**The exercise:**
Quote exactly the lines spanning from the top of the data below to the line that contains "COIL_THICKNESS = 1.9", including both.

----------

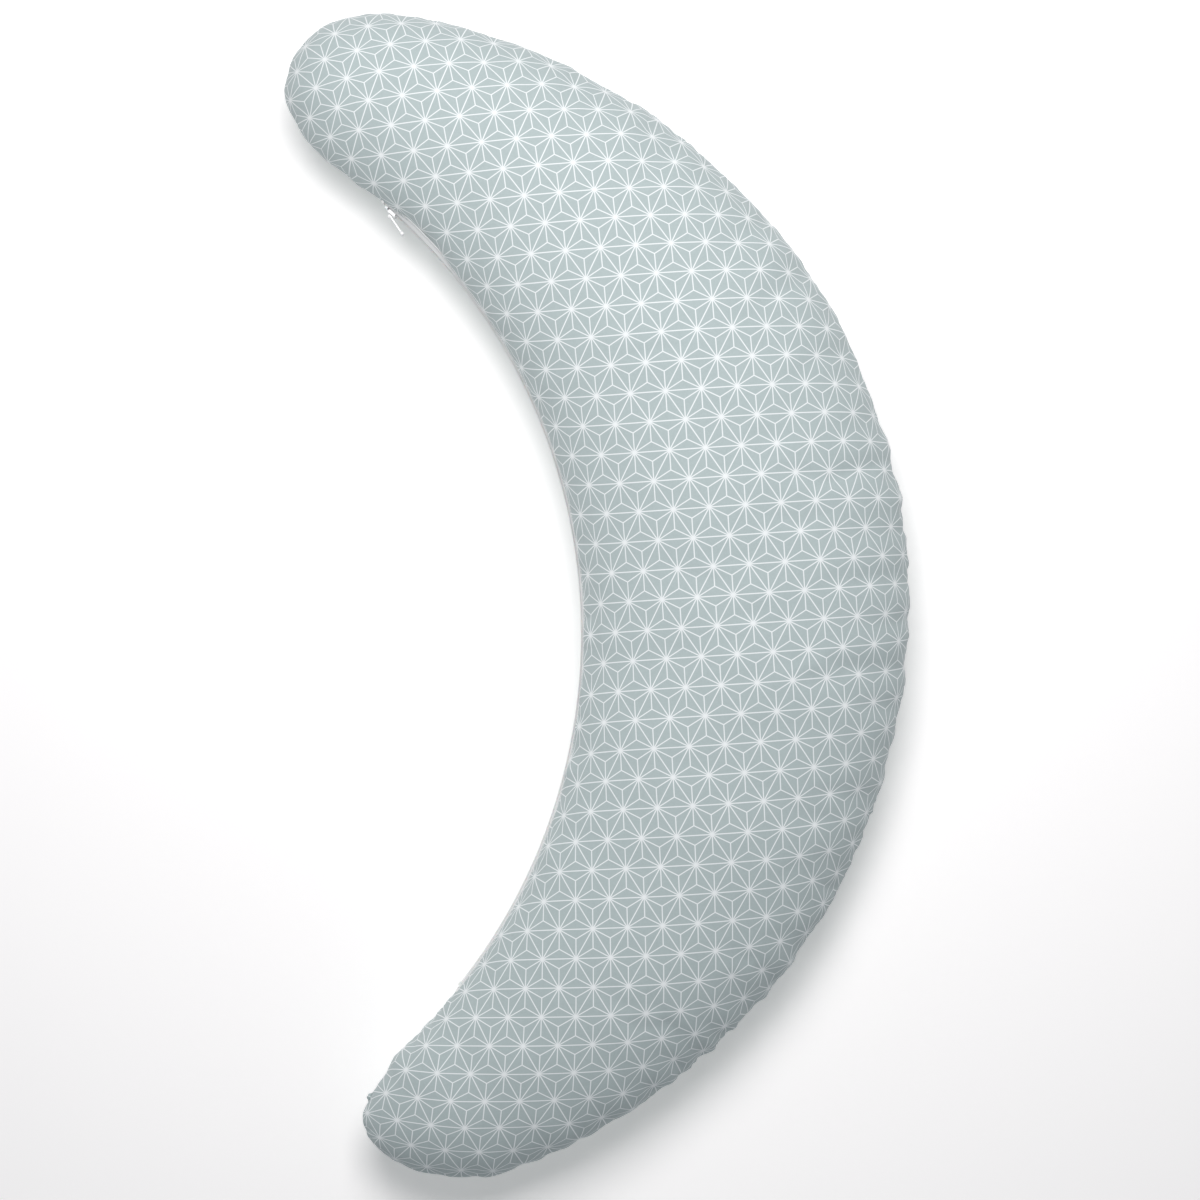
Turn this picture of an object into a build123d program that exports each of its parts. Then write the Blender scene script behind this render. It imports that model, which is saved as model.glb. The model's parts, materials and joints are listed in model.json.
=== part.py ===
"""Crescent nursing pillow: a zipped cotton cover round a sewn, fibre-filled inner pillow.

The pillow lies flat. Its two ends point along +Y and -Y, its back bulges towards +X, and the
bay that takes the user's waist opens towards -X. Z = 0 is the surface that it lies on.
Millimetres throughout.
"""

from build123d import *

import os
from math import cos, pi, radians, sin, sqrt

# ---- driving dimensions -------------------------------------------------------------------

OUTER_RADIUS = 599.0  # arc of the back edge
OUTER_CENTRE_X = -307.5
INNER_RADIUS = 564.8  # arc of the edge round the bay, which holds the zipper
INNER_CENTRE_X = -603.3
TIP_ANGLE = 72.8  # where each arm ends, about the middle of the two centres
TIP_ROUND_ANGLE = 9.4  # how much of that is the rounded end
TIP_BLUNTNESS = 2.3  # 2 is a round end, more is a squarer one
SEAM_HEIGHT = 76.0  # the seam between the two panels
HALF_HEIGHT = 82.0  # seam to crown, where the pillow is widest
FULLNESS = 0.46  # how slowly the height falls as the band gets narrower

COVER_CLOTH = 1.5  # cotton with its seams, as one thickness
LINER_INSET = 5.5  # the inner pillow sits loose in the cover
LINER_CLOTH = 1.0
FILLING_INSET = 8.0
SEAM_ALLOWANCE = 2.7  # turned edge inside the cover, from the cloth inwards
ALLOWANCE_CLOTH = 0.8

ZIPPER_END = 44.0  # half angle of the chain about the inner arc's centre
SLIDER_ANGLE = 42.9  # slider's middle when the zipper is closed
OPENING_END = 44.5
OPENING_HALF = 8.0  # half the gap between the two folded cloth edges
TAPE_RADIUS = 565.2  # face of the tape that carries the coil
TAPE_THICKNESS = 0.6
COIL_GAP = 0.5  # half the parting line, which the slider's web runs in
COIL_OUTER = 3.2  # edge of the coil, from the parting line
COIL_THICKNESS = 1.9

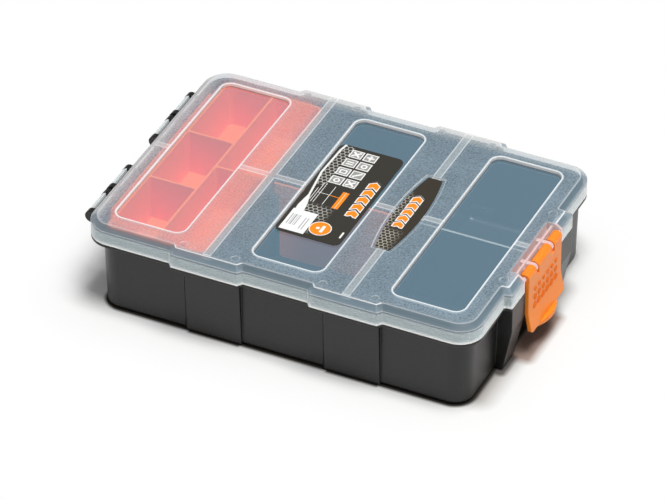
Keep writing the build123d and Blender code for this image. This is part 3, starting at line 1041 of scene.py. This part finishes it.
@dataclass(frozen=True)
class WindowCard(PrintedFilm):
    """The printed card: dark, with a honeycomb, small framed marks, chevrons, a bar and a dot."""

    name: str = "window_card"
    paper: Colour = (0.034, 0.031, 0.024)
    roughness: float = 0.5
    shine: float = 0.25
    grey: Colour = (0.30, 0.30, 0.29)
    frame_corner: Point = (-7.25, 33.7)
    frame_pitch: Point = (7.2, 7.4)
    frame_half: Point = (3.2, 3.0)
    frame_inset: float = 0.3
    frame_line: float = 0.28
    rows: tuple[tuple[Glyph, Glyph], ...] = (
        (Glyph.CROSS, Glyph.PLUS),
        (Glyph.BARS, Glyph.RING),
        (Glyph.SQUARE, Glyph.SLASH),
        (Glyph.RING, Glyph.CROSS),
    )
    ring_radius: float = 1.25
    ring_line: float = 0.4
    square_half: Point = (1.5, 1.2)
    square_line: float = 0.35
    slash_line: float = 0.5
    comb_width: float = 2.35
    comb_line: float = 0.34
    side_field: Box = ((-12.9, 21.8), (2.6, 16.6))
    side_soft: float = 0.6
    low_field: Box = ((-6.0, -15.5), (7.0, 5.2))
    low_soft: float = 3.0
    low_fade: float = 0.75
    low_fade_rate: float = 0.06
    foot_field: Disc = ((-3.5, -29.5), 2.6)
    foot_soft: float = 2.5
    foot_share: float = 0.5
    stripe: tuple[Point, ...] = (
        (-14.9, 38.6), (-15.7, 33.9), (-16.3, 14.4), (-14.9, 4.0), (-13.8, -4.5), (-13.0, -16.0),
    )
    stripe_line: float = 0.5
    flare_start: float = -4.0
    flare_run: float = 9.0
    flare: float = 1.6
    diagram: tuple[Run, ...] = (
        ((-11.2, 7.2), (-11.2, -8.6)),
        ((-9.9, 7.2), (-9.9, -8.6)),
        ((-5.2, 6.4), (-5.2, -8.6)),
        ((-11.2, -0.6), (-5.2, -0.6)),
        ((-12.4, 2.5), (-12.4, -7.0)),
    )
    diagram_line: float = 0.14
    bar: Box = ((1.3, -2.5), (1.6, 6.8))
    split_half: float = 0.14
    split_share: float = 0.7
    lead: Run = ((-5.0, -0.8), (0.0, -0.8))
    lead_line: float = 0.2
    wedges: Box = ((10.6, 3.2), (2.5, 14.9))
    dot: Disc = ((2.1, -26.0), 4.9)
    dot_outline: float = 0.45
    dot_marks: tuple[Box, ...] = (((0.9, -26.0), (0.8, 0.8)), ((3.2, -26.0), (0.75, 2.6)))
    foot_bar: Run = ((13.2, -24.6), (13.2, -28.6))
    foot_bar_line: float = 0.45

    def glyph(self, kind: Glyph, x: Value, y: Value) -> Value:
        """Return the signed distance to one mark round the origin.

        Args:
            kind: which mark it is.
            x: the point's place along the box, from the mark's middle.
            y: the point's place across the box, from the mark's middle.

        Returns:
            The distance, in millimetres.
        """
        if kind is Glyph.RING:
            return abs(length(x, y) - self.ring_radius) - self.ring_line
        if kind is Glyph.SQUARE:
            return abs(self.box(x, y, ORIGIN, self.square_half)) - self.square_line
        if kind in GLYPH_BOXES:
            return joined(self.box(x, y, *box) for box in GLYPH_BOXES[kind])
        return joined(self.stroke(x, y, run) for run in GLYPH_STROKES[kind]) - self.slash_line

    def frames(self, x: Value, y: Value) -> tuple[Value, Value]:
        """Draw the grid of framed marks.

        Args:
            x: the point's place along the box.
            y: the point's place across the box.

        Returns:
            The masks of the frames' fields and of their white ink.
        """
        fields = []
        inks = []
        for row, kinds in enumerate(self.rows):
            for column, kind in enumerate(kinds):
                over_x = x - (self.frame_corner[0] + column * self.frame_pitch[0])
                over_y = y - (self.frame_corner[1] - row * self.frame_pitch[1])
                frame = self.box(over_x, over_y, ORIGIN, self.frame_half)
                border = abs(frame + self.frame_inset) - self.frame_line
                fields.append(frame)
                inks.append(border.least(self.glyph(kind, over_x, over_y)))
        return joined(fields).inside(self.soft), joined(inks).inside(self.soft)

    def mesh_mask(self, x: Value, y: Value) -> Value:
        """Draw the honeycomb, in its three fading fields.

        Args:
            x: the point's place along the box.
            y: the point's place across the box.

        Returns:
            The mask, 1 on the lines.
        """
        comb = self.honeycomb(x, y, self.comb_width, self.comb_line)
        side = self.box(x, y, *self.side_field).inside(self.side_soft)
        low = self.box(x, y, *self.low_field).inside(self.low_soft)
        low = low * (self.low_fade - x * self.low_fade_rate).clamped()
        foot = self.disc(x, y, *self.foot_field).inside(self.foot_soft) * self.foot_share
        return comb * side.most(low).most(foot)

    def material(self) -> bpy.types.Material:
        """Build the material.

        Returns:
            The new material.
        """
        graph = Graph(bpy.data.materials.new(self.name))
        x, y, _ = graph.place()
        soft = self.soft
        flare = ((self.flare_start - y) / self.flare_run).clamped() * self.flare
        stripe = self.stroke(x, y, self.stripe) - self.stripe_line - flare
        diagram = joined(self.stroke(x, y, run) for run in self.diagram)
        fields, inks = self.frames(x, y)
        bar = self.box(x, y, *self.bar)
        split = abs(x - self.bar[0][0]) - self.split_half
        dot = self.disc(x, y, *self.dot)
        marks = joined(self.box(x, y, *mark) for mark in self.dot_marks)
        return self.printed(graph, graph.layered(self.paper, (
            (self.mesh_mask(x, y), self.mesh),
            (stripe.inside(BLURRED), self.white),
            (diagram.below(self.diagram_line, soft), self.white),
            (fields, self.grey),
            (inks, self.white),
            (bar.inside(soft), self.orange),
            (split.most(bar).inside(soft) * self.split_share, self.white),
            (self.stroke(x, y, self.lead).below(self.lead_line, soft), self.orange),
            *self.chevrons(x, y, self.wedges),
            (dot.below(self.dot_outline, soft), self.white),
            (dot.inside(soft), self.orange),
            (marks.inside(soft), self.white),
            (self.stroke(x, y, self.foot_bar).below(self.foot_bar_line, soft), self.white),
        )))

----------

**Answer to the task:**
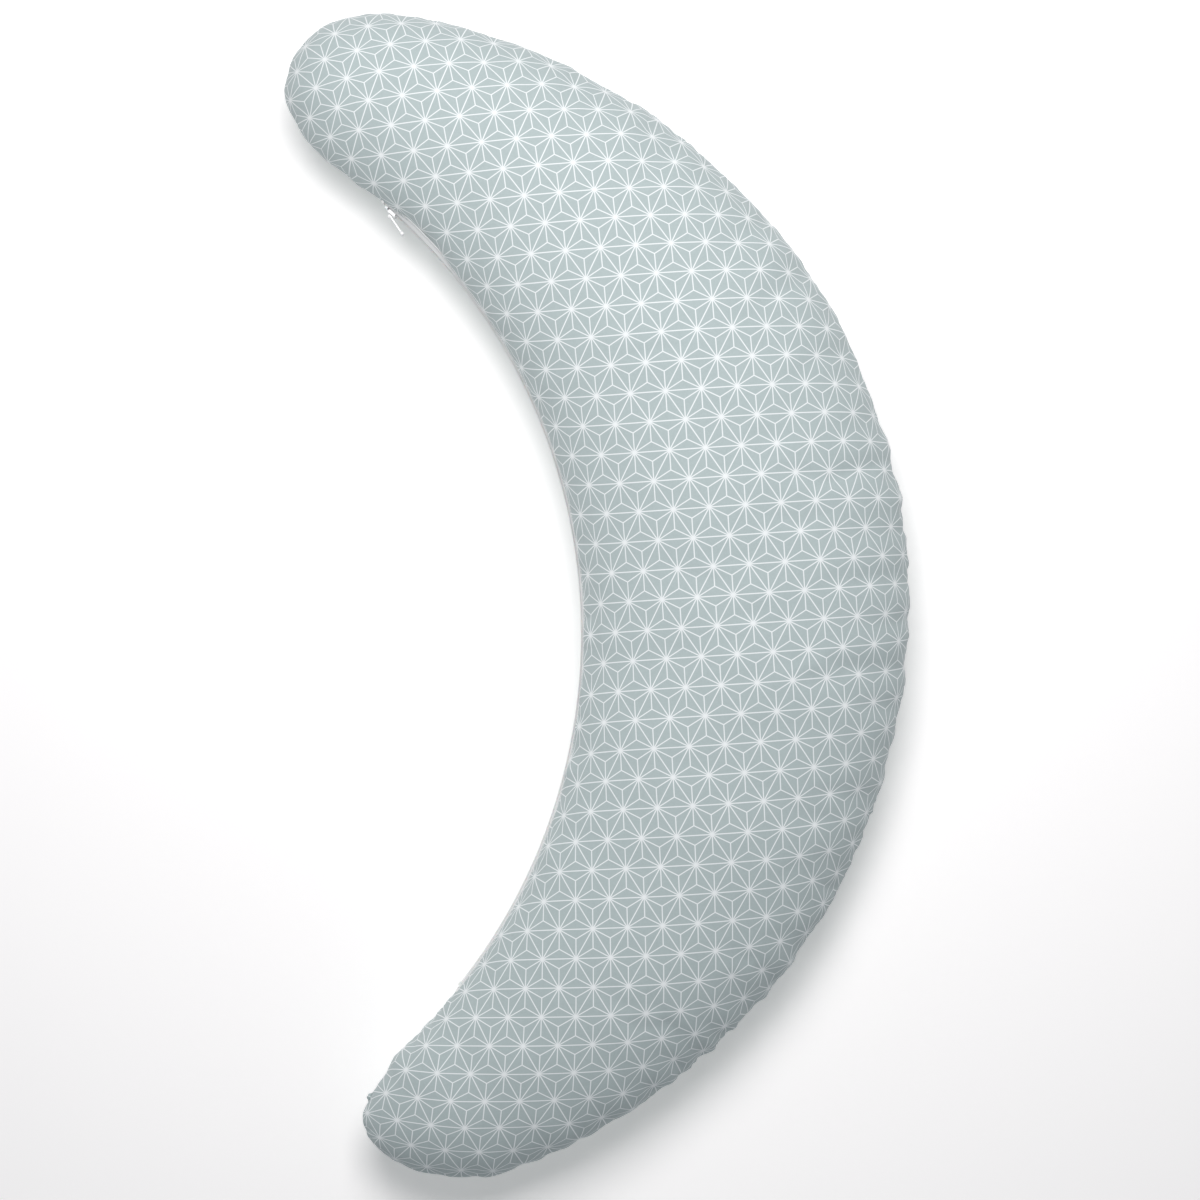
Turn this picture of an object into a build123d program that exports each of its parts. Then write the Blender scene script behind this render. It imports that model, which is saved as model.glb. The model's parts, materials and joints are listed in model.json.
=== part.py ===
"""Crescent nursing pillow: a zipped cotton cover round a sewn, fibre-filled inner pillow.

The pillow lies flat. Its two ends point along +Y and -Y, its back bulges towards +X, and the
bay that takes the user's waist opens towards -X. Z = 0 is the surface that it lies on.
Millimetres throughout.
"""

from build123d import *

import os
from math import cos, pi, radians, sin, sqrt

# ---- driving dimensions -------------------------------------------------------------------

OUTER_RADIUS = 599.0  # arc of the back edge
OUTER_CENTRE_X = -307.5
INNER_RADIUS = 564.8  # arc of the edge round the bay, which holds the zipper
INNER_CENTRE_X = -603.3
TIP_ANGLE = 72.8  # where each arm ends, about the middle of the two centres
TIP_ROUND_ANGLE = 9.4  # how much of that is the rounded end
TIP_BLUNTNESS = 2.3  # 2 is a round end, more is a squarer one
SEAM_HEIGHT = 76.0  # the seam between the two panels
HALF_HEIGHT = 82.0  # seam to crown, where the pillow is widest
FULLNESS = 0.46  # how slowly the height falls as the band gets narrower

COVER_CLOTH = 1.5  # cotton with its seams, as one thickness
LINER_INSET = 5.5  # the inner pillow sits loose in the cover
LINER_CLOTH = 1.0
FILLING_INSET = 8.0
SEAM_ALLOWANCE = 2.7  # turned edge inside the cover, from the cloth inwards
ALLOWANCE_CLOTH = 0.8

ZIPPER_END = 44.0  # half angle of the chain about the inner arc's centre
SLIDER_ANGLE = 42.9  # slider's middle when the zipper is closed
OPENING_END = 44.5
OPENING_HALF = 8.0  # half the gap between the two folded cloth edges
TAPE_RADIUS = 565.2  # face of the tape that carries the coil
TAPE_THICKNESS = 0.6
COIL_GAP = 0.5  # half the parting line, which the slider's web runs in
COIL_OUTER = 3.2  # edge of the coil, from the parting line
COIL_THICKNESS = 1.9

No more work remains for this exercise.